Stern and Witterschein wrote a treatment in September 2013 and contacted Jake Minter, a senior music composition major, to compose the soundtrack for “The Art of Adjustment.” Minter said while Stern and Witterschein mainly wrote the lyrics, he had to take the underlying ideas behind them and express them in a way that made sense, including tweaking various parts so that they would sound more aesthetically pleasing.

“In a way we were satirizing the stereotype of musical theater with a lot of what we did,” said Minter. “It was a very ‘South Park’ approach of [writing] this very traditional Broadway style of music with very non-traditional lyrics and sensibilities. I tried to keep it very simple so the music wouldn’t detract from what was a really terrific lyrical scope.”

Together, Stern, Witterschein and Minter created nine musical numbers for the 40-minute film during the 2013–14 academic year. Song titles include “The Trial,” “Join a Gang” and “The Art of Adjustment.” Witterschein said he and Stern then spent around 48 hours in Stern’s basement during winter break, where they wrote the script.

“After that, it was just tons of pre-production,” Witterschein said. “We had really been working on it for a legitimate year. We probably took it more seriously than our classes for two semesters.”

During pre-production, Stern and Witterschein recruited a cast and crew of around 50 people. While many of the crew, such as sophomore co-producer Alisa Bargeski and senior co-producer Clinton Butler, were students and staff from Ithaca College, several came from distant states, such as lead actors Jeremy Vincent Coman ’13 (Jeff), from California; and Lewis Carlton (Big), an actor from Virginia whom the crew found on Facebook only a few weeks prior to shooting.

On June 11, Stern and Witterschein launched an Indiegogo campaign to raise $8,000 for production. Their budget had been structured so that about $4,000 would have been spent on art, design and food, $1,000 to pay the cast and the remaining $3,000 on production and location shooting. By the campaign’s end in August, it had only raised $1,105 with a total of 41 funders. As a result, Stern and Witterschein had to use their own money, totaling the film’s final budget at slightly over $4,000. The crew then ended up having to make sacrifices. They were unable to pay the cast as much as they originally wanted, and had to cut the original idea of paying background actors to make scenes look more believable. The film also saw fewer production resources and craft services.

“We were shooting a scene and had not prepared any props or production design,” Stern said. “So we had to walk all around the building searching for resources to make this scene believable.”

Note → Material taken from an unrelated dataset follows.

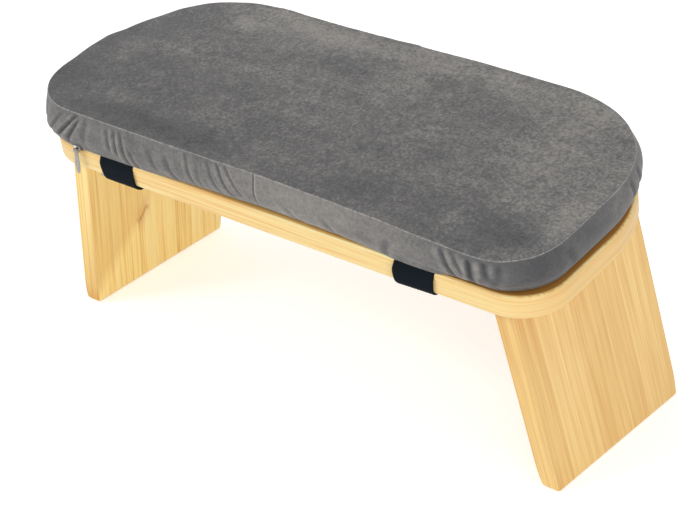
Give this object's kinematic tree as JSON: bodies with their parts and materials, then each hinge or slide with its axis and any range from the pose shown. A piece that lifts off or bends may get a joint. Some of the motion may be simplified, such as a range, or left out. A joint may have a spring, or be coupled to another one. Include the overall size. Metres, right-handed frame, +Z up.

In addition, pre-production almost ran into serious trouble when the crew was unable to find any available prisons to shoot in Ithaca. While some prisons had limitations on allotted time for the producers, some were unavailable because they charged too much for the crew’s limited budget. However, after spending the entire summer searching through over 20 different prisons, the producers finally found the Calaboose Grille in Owego, New York, which used to be a jail and features a still-working cell.

“For a long time, before we ended up finding a jail to shoot in, we were afraid we’d have to build a jail cell,” Stern said. “If that was the case, the majority of what we raised would have gone to that.”

Despite complications, Stern said the project didn’t change much because of the lack of funding. The crew successfully shot all of the footage over eight consecutive days in August. Stern and Witterschein will be spending the fall semester logging, editing and completing the film.

“This ended up being the homework assignment for a class we weren’t even in yet that took up the majority of our time,” Stern said. “It’s not like we were just doing this for a grade. In fact, that means nothing. We just really wanted to make this film the best it could be.”